NEW JERSEY: The son of jailed mob boss Nicodemo "Little Nicky" Scarfo and another man have been indicted on charges of running a gambling and loan-shark business.
     Alleged Philadelphia mob soldier Nicodemo "Nick" Scarfo Jr., 35, and Frank Paolercio, 31, were partners in Merchants Services, of Belleville, N.J., where authorities said the sports gambling business operated. Merchants Services sells and leases credit-card-transaction machines to businesses.
     Scarfo was in jail until July 1998, serving a 13-month sentence for pulling a knife, threatening, and attempting to stab William Morton, the manager of the Deja Vu bar, in Atlantic City, on March 24, 1996. Scarfo was on parole at the time after pleading guilty to state racketeering charges for possession of gambling devices.
     The judge set bail at $75,000 for Scarfo. Poalercio's bail was set at $100,000.

MASSACHUSETTS: The U.S. Attorney's office in Boston announced that the third skeleton unearthed from a field last January is Deborah Hussey, the "Step daughter" of Stephen "The Rifleman" Flemi.
     Flemi lived with Hussey's mother and called himself her "stepfather." having first met Deborah when she was 14 or 15 year old.
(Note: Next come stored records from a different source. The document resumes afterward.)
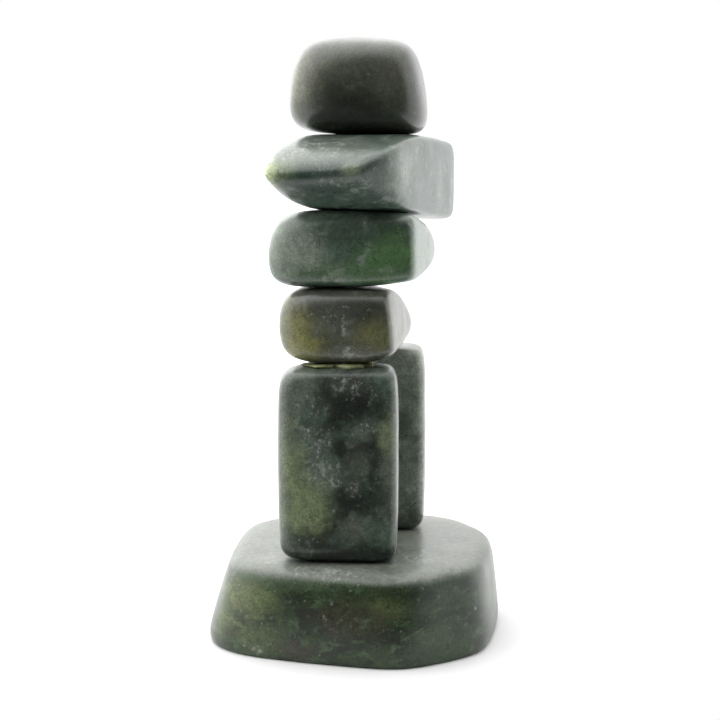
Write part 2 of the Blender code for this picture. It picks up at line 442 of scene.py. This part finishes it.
def bead(depth, width, squeeze, seed):
    """Points and faces of the squeezed bead of glue, in mm.

    The plan is a rounded rectangle, the superellipse of power 4 of the angle round it. It reaches out
    unevenly by seeded cosine waves of that angle, and has a notch at the right end, where the angle is pi.
    From the bottom's middle to the top's, the section runs out flat, round a bulging side and back in
    flat. Its height follows the waves and grows towards the front with the sine of the angle.
    """
    random = np.random.default_rng(seed)
    around = GLUE_STEPS_AROUND
    angle = np.linspace(0, 2 * np.pi, around, endpoint=False)
    rounding = (np.abs(np.cos(angle)) ** 4 + np.abs(np.sin(angle)) ** 4) ** -0.25
    orders = np.arange(3, 17)
    waves = np.cos(np.outer(angle, orders) + random.uniform(0, 2 * np.pi, orders.size))
    swing = squeeze * (waves / np.sqrt(orders)).sum(axis=1) / 2
    notch = 0.4 * np.exp(-(((angle - np.pi) / 0.12) ** 2))
    uneven = 1 + swing - notch
    section = np.linspace(-np.pi / 2, np.pi / 2, GLUE_STEPS_UP)
    out = np.concatenate([[0.0, 0.6], 0.86 + 0.14 * np.cos(section), [0.6, 0.0]])
    rise = np.concatenate([[-1, -1], np.sin(section), [1, 1]])
    reach = np.outer(out, rounding * uneven)
    height = np.outer(rise, 1.15 + swing / 2 - 0.6 * np.sin(angle)) * (GLUE_TOP - GLUE_BOTTOM) / 2
    points = np.stack(
        [
            GLUE_MIDDLE[0] + reach * np.cos(angle) * depth / 2,
            GLUE_MIDDLE[1] + reach * np.sin(angle) * width / 2,
            (GLUE_BOTTOM + GLUE_TOP) / 2 + height,
        ],
        axis=2,
    )
    rows = out.size
    number = 1 + np.arange((rows - 2) * around).reshape(rows - 2, around)
    after = np.roll(number, -1, axis=1)
    side = np.stack([number[:-1], after[:-1], after[1:], number[1:]], axis=2).reshape(-1, 4)
    last = 1 + number.size
    foot = np.stack([after[0], number[0], np.zeros(around, int), np.zeros(around, int)], axis=1)
    top = np.stack([number[-1], after[-1], np.full(around, last), np.full(around, last)], axis=1)
    flat = np.concatenate([points[:1, 0], points[1:-1].reshape(-1, 3), points[-1:, 0]])
    triangles = np.concatenate([foot, top])[:, :3]
    return flat, side.tolist() + triangles.tolist()


# Shader helpers

class Value:
    """A number or a point over the surface. Python's operators on it add the matching Math nodes."""

    def __init__(self, shader, socket):
        self.shader, self.socket = shader, socket

    def math(self, operation, *operands):
        """A Math node of these operands."""
        sockets = {number: operand for number, operand in enumerate(operands)}
        return self.shader.node("ShaderNodeMath", {"operation": operation}, sockets)["Value"]

    def __add__(self, other):
        return self.math("ADD", self, other)

    def __sub__(self, other):
        return self.math("SUBTRACT", self, other)

    def __rsub__(self, other):
        return self.math("SUBTRACT", other, self)

    def __mul__(self, other):
        return self.math("MULTIPLY", self, other)

    def __lt__(self, other):
        return self.math("LESS_THAN", self, other)

    __radd__ = __add__
    __rmul__ = __mul__

    def most(self, other):
        """The larger of this and the other."""
        return self.math("MAXIMUM", self, other)


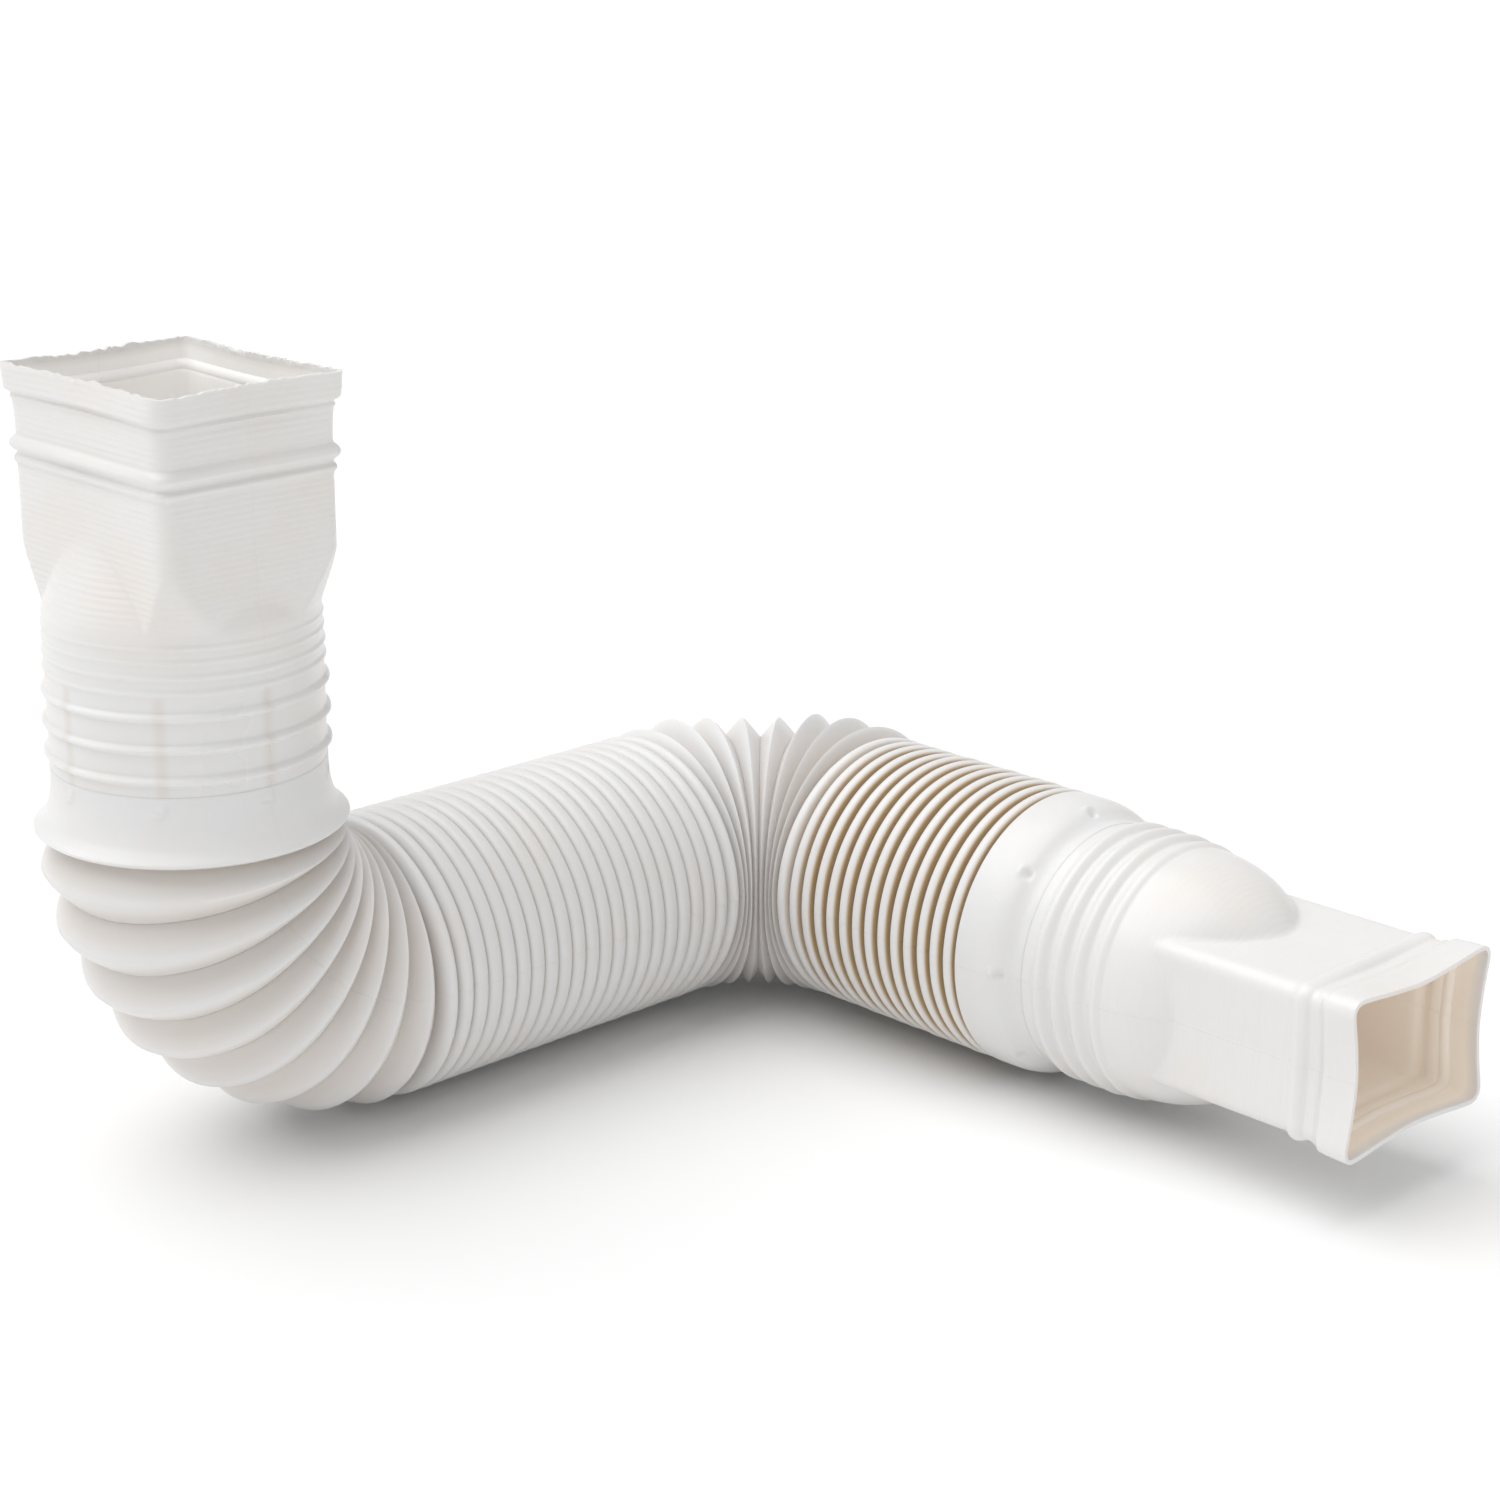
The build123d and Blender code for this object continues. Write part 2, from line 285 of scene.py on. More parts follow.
class StageSettings(bpy.types.PropertyGroup):
    """Floor, light and camera"""
    key_strength: bpy.props.FloatProperty(
        name="Key light", description="Strength of the wide light from above on the left",
        default=1.9, min=0)
    key_spread: bpy.props.FloatProperty(
        name="Key spread", description="Width of the key light as seen from the duct",
        default=radians(70), subtype="ANGLE")
    room: bpy.props.FloatProperty(
        name="Room light", description="Strength of the even light from all round",
        default=0.62, min=0)
    lens: bpy.props.FloatProperty(
        name="Lens", description="Focal length on a 36 mm frame", default=74.2, min=20)


SETTINGS = {"duct_hose": HoseSettings, "duct_connectors": ConnectorSettings,
            "duct_vinyl": VinylSettings, "duct_stage": StageSettings}


def settings(name):
    return getattr(bpy.context.scene, name)


# ---------------------------------------------------------------- vinyl, as node trees

class Signal:
    """A shader socket that takes part in Python arithmetic by adding Math nodes."""

    def __init__(self, finish, socket):
        self.finish = finish
        self.socket = socket

    def math(self, operation, *others):
        return self.finish.node("ShaderNodeMath", {"operation": operation}, self, *others)

    def __add__(self, other):
        return self.math("ADD", other)

    def __sub__(self, other):
        return self.math("SUBTRACT", other)

    def __mul__(self, other):
        return self.math("MULTIPLY", other)

    def __truediv__(self, other):
        return self.math("DIVIDE", other)

    def __rsub__(self, other):
        return self.finish.node("ShaderNodeMath", {"operation": "SUBTRACT"}, other, self)

    __radd__ = __add__
    __rmul__ = __mul__

    def limited(self):
        return self.finish.node("ShaderNodeClamp", {}, self)

    def step(self, low, high):
        """0 below low and 1 above high, with a smooth rise between."""
        return self.finish.node("ShaderNodeMapRange", {"interpolation_type": "SMOOTHSTEP"},
                                self, low, high, 0.0, 1.0)


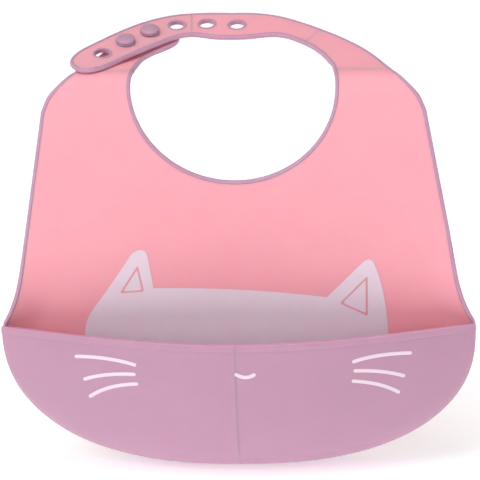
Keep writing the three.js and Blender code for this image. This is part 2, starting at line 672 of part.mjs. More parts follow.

Authorities claim that Flemi and his partner Whitey Bulger murdered the 26 year old in 1984 and buried her body.
     Police say that Flemmi deflowering Deborah while she was till a teen and paid for her silence with new cars for her 16th birthday, jewelry, money, clothes, and trips.
     Deborah eventually became a junkie and then a prostitute and started to make noise about telling the police what she knew about the Flemi-Bulger operations and murders.
     A reputed Winter Hill mobster-turned-informant Kevin Weeks, told authorities that he believe Hussey was murdered by "Whitey" Bulger.